*WRITTEN PROBLEM*
Starting at the line containing "if empty is", please quote every line up to and including the line containing "cad_parts[node].hide_render = cad_parts[node].hide_viewport", exactly, and nothing beyond.

*EXCERPTED RECORDS*
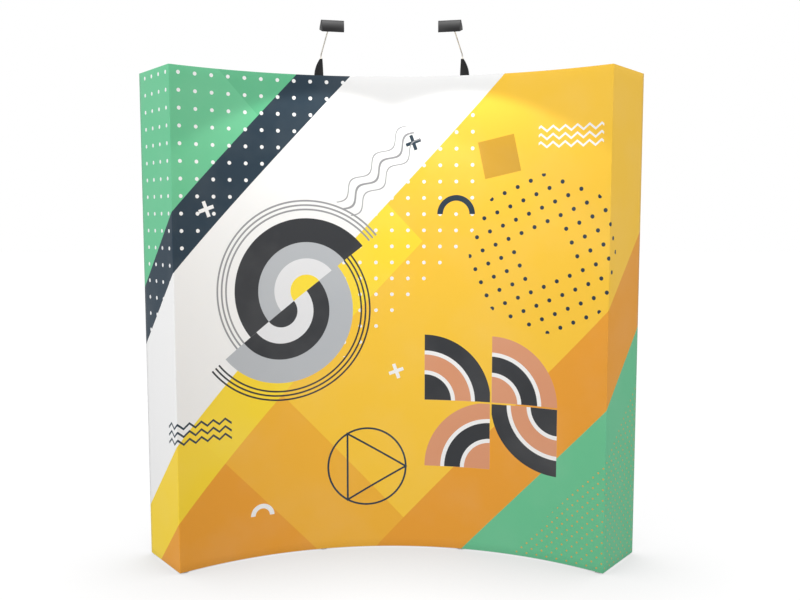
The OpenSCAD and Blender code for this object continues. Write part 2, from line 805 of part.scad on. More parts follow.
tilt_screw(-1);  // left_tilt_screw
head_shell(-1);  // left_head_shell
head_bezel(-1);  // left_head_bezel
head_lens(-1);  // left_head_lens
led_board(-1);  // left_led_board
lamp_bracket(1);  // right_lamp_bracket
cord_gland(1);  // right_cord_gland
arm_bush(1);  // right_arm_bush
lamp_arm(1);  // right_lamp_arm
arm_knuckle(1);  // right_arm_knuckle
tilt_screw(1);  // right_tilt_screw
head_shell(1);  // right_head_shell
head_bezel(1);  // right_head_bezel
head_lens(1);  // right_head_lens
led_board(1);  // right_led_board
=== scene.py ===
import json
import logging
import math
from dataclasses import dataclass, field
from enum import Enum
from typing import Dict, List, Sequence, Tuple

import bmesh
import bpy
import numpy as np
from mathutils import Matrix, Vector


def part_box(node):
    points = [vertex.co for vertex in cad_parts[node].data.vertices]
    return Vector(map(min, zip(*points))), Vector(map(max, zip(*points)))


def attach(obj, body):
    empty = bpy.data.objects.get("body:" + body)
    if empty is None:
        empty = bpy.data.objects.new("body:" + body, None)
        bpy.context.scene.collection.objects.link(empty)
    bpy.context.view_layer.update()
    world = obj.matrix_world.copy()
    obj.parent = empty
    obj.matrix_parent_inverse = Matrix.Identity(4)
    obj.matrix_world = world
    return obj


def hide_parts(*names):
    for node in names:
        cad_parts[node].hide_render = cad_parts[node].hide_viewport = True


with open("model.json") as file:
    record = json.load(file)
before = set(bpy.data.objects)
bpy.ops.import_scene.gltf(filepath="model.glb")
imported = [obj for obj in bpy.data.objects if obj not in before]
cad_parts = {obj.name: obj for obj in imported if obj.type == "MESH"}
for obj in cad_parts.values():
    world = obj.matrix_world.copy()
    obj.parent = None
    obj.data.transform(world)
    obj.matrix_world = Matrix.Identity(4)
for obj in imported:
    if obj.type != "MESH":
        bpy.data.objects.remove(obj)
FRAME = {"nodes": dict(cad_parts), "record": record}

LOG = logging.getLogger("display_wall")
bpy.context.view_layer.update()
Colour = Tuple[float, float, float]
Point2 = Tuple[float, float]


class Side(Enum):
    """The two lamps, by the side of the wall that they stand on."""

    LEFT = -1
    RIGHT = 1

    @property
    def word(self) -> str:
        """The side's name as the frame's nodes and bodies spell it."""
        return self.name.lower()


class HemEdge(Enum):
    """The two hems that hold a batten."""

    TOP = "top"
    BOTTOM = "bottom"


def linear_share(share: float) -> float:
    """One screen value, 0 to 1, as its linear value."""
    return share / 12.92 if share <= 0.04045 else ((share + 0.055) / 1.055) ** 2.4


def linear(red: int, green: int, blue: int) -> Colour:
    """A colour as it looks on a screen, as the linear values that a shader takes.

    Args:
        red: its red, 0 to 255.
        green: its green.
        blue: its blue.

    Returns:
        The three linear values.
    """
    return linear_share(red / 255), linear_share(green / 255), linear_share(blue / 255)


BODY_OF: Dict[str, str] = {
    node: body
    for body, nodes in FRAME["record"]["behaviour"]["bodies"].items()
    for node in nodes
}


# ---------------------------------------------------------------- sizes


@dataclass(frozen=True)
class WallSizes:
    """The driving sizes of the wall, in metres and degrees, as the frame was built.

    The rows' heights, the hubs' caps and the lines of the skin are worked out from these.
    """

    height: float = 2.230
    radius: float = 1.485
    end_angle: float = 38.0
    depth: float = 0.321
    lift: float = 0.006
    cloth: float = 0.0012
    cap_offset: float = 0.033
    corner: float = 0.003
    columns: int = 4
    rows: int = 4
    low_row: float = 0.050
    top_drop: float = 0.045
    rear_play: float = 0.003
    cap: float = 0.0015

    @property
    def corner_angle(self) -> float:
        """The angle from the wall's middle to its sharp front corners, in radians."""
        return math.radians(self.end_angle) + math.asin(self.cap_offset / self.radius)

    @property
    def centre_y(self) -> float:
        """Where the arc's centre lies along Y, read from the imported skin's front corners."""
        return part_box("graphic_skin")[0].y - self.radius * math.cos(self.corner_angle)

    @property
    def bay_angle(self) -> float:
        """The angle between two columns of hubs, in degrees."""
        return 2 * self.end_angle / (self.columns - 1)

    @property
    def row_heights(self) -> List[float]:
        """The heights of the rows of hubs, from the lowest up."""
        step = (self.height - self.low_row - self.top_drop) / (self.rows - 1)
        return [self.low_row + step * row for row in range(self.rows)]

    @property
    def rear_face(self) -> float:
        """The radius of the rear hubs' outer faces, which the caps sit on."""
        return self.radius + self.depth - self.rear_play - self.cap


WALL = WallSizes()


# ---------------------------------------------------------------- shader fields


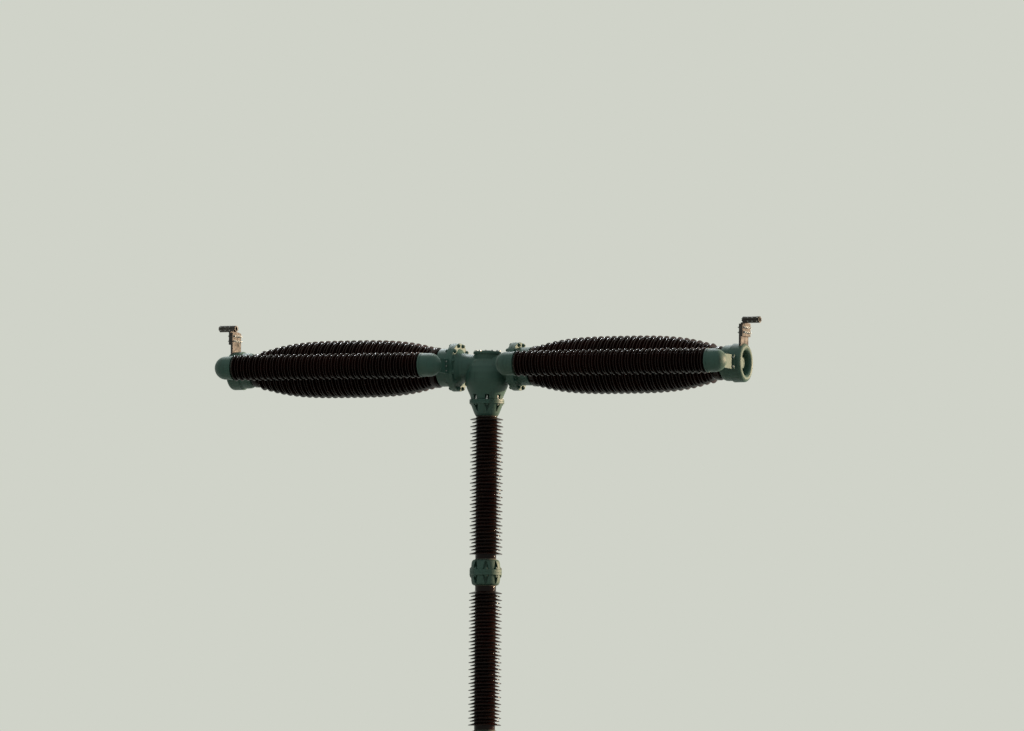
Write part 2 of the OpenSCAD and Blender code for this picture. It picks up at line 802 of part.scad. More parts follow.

*REPLY*
    if empty is None:
        empty = bpy.data.objects.new("body:" + body, None)
        bpy.context.scene.collection.objects.link(empty)
    bpy.context.view_layer.update()
    world = obj.matrix_world.copy()
    obj.parent = empty
    obj.matrix_parent_inverse = Matrix.Identity(4)
    obj.matrix_world = world
    return obj


def hide_parts(*names):
    for node in names:
        cad_parts[node].hide_render = cad_parts[node].hide_viewport = True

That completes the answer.